Among them is Dmitry Shkrebets, whose son, Yegor, was one of more than three dozen sailors killed when Ukraine struck Russia’s Black Sea flagship, the Moskva, in 2022.
Shkrebets now runs a blog in which he routinely urges Russia to step up its attacks on Ukraine.
“Any compromise with Ukraine would be a betrayal of the country. A betrayal of the blood our sons have shed,” Shkrebets said.
“We need to see this through to the end,” he said, adding that he hoped Russia would soon launch an offensive on the Ukrainian cities of Odesa and Mykolaiv.
To maintain support among grieving families, the Kremlin has also resorted to offering generous payouts to the relatives of the dead and wounded. According to a study by the Re:Russia thinkthank, the government allocated at least 1.2tn rubles (about $15.3bn) in 2024 alone for compensation to the families of the dead and injured.
The sheer scale of the losses – and the money involved – has given rise to dedicated message boards and online discussion groups, where relatives of the deceased exchange advice on how to access death benefits, or vent their frustrations about long-absent family members suddenly reappearing to claim a share of the compensation.
“My husband signed the contract a few days before we got married. He died shortly after.
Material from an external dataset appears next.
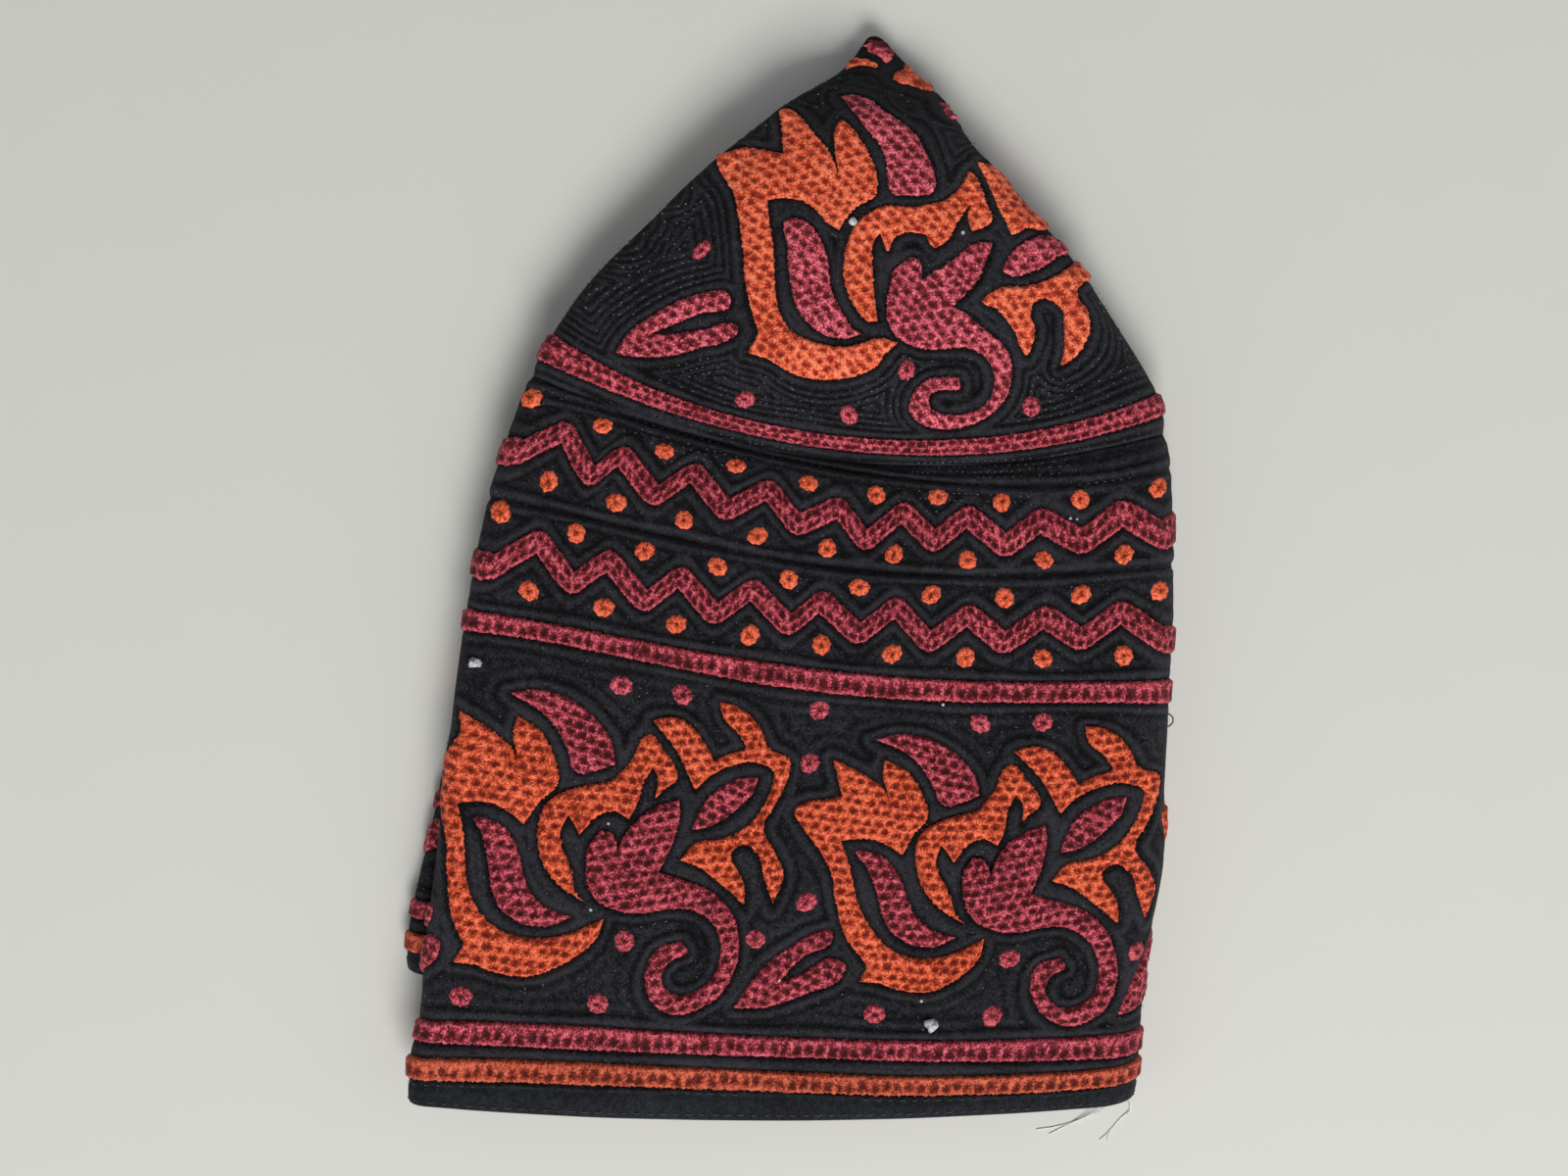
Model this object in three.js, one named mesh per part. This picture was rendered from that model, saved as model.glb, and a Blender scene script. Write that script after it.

Now his children from a previous marriage are suing me to take away the death payouts … Please help!” read one recent post on VKontakte, Russia’s equivalent of Facebook.

For now, Moscow appears able to replenish its manpower for the war, allowing it to slowly advance and capture more territory in Ukraine despite the human cost.
Military recruitment continues to surge across many regions, with signing bonuses for contracts to join the war reaching record highs – up to 2m rubles (about $25,000).
Janis Kluge, a researcher on the Russian economy at the German Institute for International and Security Affairs, estimates Russia recruited 89,601 men between January and March 2025, based on federal spending on sign-up bonuses.
“This represents a 22% increase over the same period last year,” Kluge said.
Nikolai, the funeral home director, said he’s closely watching the ongoing peace talks between Russia and Ukraine to determine his next business move.
“Of course, I hope this ends soon and the deaths stop,” he said, noting with disappointment the talks appear to have stalled. “It just feels wrong to be making money off young guys dying.”